Description of the task:
Only the lines from the one with "record = json.load(file)" through the one with "obj.matrix_world = Matrix.Identity(4)" are to be restated, word for word, with both of them included.

========

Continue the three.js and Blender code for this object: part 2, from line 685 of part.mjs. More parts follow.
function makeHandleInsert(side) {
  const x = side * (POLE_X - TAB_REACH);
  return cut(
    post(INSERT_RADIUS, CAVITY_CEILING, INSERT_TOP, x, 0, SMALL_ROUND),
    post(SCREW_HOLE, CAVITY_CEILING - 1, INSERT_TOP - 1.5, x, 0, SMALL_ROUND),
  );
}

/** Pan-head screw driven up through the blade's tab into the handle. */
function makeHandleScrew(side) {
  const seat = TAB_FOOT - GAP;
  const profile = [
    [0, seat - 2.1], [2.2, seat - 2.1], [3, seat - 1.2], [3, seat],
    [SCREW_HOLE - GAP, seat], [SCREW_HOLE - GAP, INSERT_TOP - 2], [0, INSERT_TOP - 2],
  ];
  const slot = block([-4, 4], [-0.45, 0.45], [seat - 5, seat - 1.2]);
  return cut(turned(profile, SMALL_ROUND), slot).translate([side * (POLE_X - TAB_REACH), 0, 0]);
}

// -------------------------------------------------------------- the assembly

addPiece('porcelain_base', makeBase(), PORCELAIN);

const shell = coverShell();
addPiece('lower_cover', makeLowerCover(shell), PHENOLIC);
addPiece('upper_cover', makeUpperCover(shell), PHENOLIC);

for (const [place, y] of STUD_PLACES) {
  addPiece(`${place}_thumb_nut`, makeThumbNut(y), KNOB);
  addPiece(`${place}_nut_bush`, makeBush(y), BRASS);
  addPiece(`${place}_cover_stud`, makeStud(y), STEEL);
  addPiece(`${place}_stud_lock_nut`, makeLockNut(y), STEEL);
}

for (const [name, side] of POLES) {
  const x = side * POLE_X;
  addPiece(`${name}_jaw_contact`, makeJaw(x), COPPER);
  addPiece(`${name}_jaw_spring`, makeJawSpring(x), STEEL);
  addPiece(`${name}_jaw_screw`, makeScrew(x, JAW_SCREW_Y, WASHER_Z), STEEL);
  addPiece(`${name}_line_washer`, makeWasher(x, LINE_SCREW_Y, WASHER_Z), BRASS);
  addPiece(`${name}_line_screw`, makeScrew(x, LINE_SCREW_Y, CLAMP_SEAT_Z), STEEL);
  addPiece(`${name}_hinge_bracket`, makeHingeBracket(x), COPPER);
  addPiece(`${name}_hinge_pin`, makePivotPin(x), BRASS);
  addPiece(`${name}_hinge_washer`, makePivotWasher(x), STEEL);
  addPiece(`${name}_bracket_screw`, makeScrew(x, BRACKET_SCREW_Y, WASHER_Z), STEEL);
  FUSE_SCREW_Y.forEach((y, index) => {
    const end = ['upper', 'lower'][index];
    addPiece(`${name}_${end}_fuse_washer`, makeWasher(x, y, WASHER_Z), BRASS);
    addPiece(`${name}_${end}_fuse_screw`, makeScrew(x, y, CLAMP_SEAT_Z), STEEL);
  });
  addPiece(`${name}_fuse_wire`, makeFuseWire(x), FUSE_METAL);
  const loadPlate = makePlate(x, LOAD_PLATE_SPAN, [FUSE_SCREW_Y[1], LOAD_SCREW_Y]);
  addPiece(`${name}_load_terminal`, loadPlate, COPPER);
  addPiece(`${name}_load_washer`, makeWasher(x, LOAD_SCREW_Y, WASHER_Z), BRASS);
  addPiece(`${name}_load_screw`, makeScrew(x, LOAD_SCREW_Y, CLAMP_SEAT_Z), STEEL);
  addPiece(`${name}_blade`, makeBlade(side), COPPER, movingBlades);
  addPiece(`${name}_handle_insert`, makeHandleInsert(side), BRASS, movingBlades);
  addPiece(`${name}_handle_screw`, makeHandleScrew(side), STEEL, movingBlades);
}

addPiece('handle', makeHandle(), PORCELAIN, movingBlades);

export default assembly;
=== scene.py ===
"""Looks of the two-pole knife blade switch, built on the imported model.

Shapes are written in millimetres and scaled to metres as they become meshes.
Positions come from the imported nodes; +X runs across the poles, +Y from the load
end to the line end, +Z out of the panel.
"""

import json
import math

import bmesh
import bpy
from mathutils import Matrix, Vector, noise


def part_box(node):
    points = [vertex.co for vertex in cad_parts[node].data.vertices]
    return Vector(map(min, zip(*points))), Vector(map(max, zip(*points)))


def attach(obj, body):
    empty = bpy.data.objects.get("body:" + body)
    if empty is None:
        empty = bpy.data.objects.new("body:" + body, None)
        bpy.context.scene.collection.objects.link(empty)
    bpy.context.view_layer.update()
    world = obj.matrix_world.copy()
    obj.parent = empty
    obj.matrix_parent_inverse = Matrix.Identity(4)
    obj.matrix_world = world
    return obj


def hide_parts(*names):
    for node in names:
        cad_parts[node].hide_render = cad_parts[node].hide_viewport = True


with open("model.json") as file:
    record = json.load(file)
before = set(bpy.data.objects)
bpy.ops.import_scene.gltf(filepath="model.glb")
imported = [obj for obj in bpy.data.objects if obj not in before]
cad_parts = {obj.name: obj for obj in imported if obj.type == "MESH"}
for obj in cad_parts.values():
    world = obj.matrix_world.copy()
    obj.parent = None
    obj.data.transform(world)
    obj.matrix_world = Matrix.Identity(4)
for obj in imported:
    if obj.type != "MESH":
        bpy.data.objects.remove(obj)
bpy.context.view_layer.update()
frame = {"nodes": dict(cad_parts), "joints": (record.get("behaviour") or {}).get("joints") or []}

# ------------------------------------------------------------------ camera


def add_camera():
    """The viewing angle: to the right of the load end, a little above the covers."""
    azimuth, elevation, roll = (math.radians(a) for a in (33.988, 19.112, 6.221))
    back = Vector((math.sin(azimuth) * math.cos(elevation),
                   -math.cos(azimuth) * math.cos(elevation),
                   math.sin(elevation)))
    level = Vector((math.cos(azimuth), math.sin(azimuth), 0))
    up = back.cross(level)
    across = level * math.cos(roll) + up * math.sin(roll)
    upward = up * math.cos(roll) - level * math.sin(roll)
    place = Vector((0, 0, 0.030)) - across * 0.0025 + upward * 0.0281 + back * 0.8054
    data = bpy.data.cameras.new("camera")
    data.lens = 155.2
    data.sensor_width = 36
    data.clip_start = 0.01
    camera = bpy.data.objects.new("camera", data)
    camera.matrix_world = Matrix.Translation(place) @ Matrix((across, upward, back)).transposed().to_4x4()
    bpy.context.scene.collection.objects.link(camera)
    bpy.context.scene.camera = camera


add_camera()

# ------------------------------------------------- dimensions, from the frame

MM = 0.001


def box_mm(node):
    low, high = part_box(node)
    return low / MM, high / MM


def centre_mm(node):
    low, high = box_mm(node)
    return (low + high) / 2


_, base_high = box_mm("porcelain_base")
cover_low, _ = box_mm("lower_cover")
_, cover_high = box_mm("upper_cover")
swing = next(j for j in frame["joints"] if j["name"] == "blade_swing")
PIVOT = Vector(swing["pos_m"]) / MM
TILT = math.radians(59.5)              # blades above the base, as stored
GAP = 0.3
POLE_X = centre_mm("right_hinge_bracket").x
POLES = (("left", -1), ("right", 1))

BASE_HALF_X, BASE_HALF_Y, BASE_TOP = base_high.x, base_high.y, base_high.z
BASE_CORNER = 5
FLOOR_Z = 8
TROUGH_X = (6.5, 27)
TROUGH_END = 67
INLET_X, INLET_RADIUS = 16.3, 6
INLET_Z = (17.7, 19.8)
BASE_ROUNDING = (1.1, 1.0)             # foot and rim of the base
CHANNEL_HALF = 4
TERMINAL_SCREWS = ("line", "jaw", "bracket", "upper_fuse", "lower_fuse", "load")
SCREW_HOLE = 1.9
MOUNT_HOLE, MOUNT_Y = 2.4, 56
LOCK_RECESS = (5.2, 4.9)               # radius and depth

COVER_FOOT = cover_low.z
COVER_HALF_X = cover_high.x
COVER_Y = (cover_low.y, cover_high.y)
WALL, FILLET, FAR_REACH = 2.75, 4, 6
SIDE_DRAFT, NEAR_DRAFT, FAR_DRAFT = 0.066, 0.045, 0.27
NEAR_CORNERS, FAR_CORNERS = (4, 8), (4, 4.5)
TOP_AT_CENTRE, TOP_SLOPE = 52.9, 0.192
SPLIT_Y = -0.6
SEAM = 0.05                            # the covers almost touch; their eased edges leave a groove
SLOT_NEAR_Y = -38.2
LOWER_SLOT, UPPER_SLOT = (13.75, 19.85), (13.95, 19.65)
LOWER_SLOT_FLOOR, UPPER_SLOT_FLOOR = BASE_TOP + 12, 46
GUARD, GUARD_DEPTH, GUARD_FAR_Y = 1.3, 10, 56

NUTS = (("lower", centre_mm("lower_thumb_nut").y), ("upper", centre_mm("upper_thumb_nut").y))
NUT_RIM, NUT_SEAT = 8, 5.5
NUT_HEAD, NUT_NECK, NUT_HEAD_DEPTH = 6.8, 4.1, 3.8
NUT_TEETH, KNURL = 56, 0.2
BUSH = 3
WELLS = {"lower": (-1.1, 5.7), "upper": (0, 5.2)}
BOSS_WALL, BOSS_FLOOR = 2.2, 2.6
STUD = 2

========

Task response:
    record = json.load(file)
before = set(bpy.data.objects)
bpy.ops.import_scene.gltf(filepath="model.glb")
imported = [obj for obj in bpy.data.objects if obj not in before]
cad_parts = {obj.name: obj for obj in imported if obj.type == "MESH"}
for obj in cad_parts.values():
    world = obj.matrix_world.copy()
    obj.parent = None
    obj.data.transform(world)
    obj.matrix_world = Matrix.Identity(4)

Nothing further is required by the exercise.